Vectors coordinate in a base.

[Randyyy]

Task: Show that the vectors [MATH]{(1,2,1,0),(0,-1,-1,1),(1,1,-1,0),(1,0-3,1)}[/MATH]A: can be used as a base in [MATH]R^4[/MATH]B: Find the coordinate for the vector [MATH](-1,1,1,-1)[/MATH] in this base.

A: I solved by first expressing the system of equation as follows:
[MATH](1): x_1+x_3+x_4=0 [/MATH][MATH](2): 2x_1-1x_2+x_3=0 [/MATH][MATH](3): x_1-x_2-x_3-3x_4=0 [/MATH][MATH](4): x_2+x_4=0 [/MATH]Now I solved it using Gauss elimination and eventually this will yield that the only solution is trivial, [MATH]x_1=x_2=x_3=x_4=0[/MATH] which shows that the system is linearly independent which implies that the four vectors can be used as a base in [MATH]R^4[/MATH].

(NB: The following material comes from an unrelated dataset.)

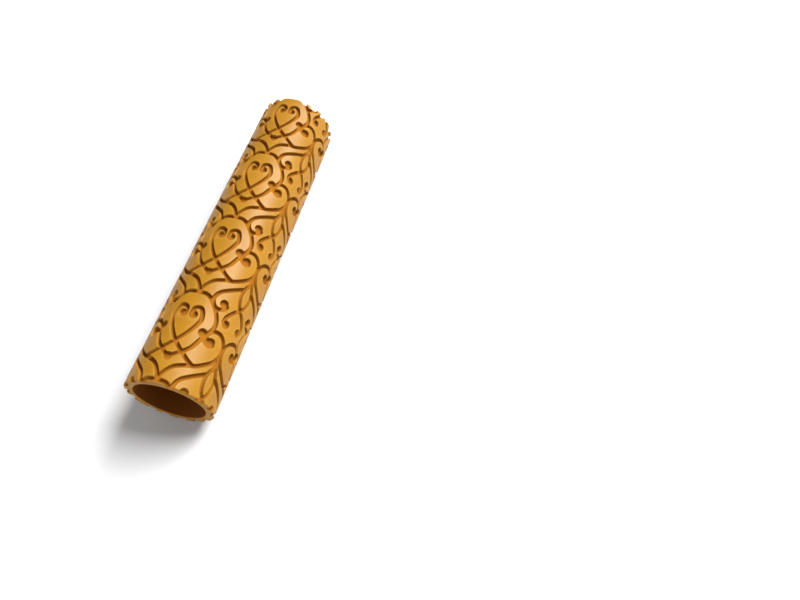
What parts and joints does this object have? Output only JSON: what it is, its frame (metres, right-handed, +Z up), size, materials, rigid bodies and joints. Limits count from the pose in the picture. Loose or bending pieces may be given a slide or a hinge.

For B I have no idea what I am supposed to do. My thought is maybe I should find my Transition matrix to convert the coordinates or am I just overcomplicating the problem massively?

 

[Dr.Peterson]

For B I have no idea what I am supposed to do. My thought is maybe I should find my Transition matrix to convert the coordinates or am I just overcomplicating the problem massively?

What would it mean for [MATH](−1,1,1,−1)[/MATH] to have coordinates [MATH](x_1,x_2,x_3,x_4)[/MATH] in that basis?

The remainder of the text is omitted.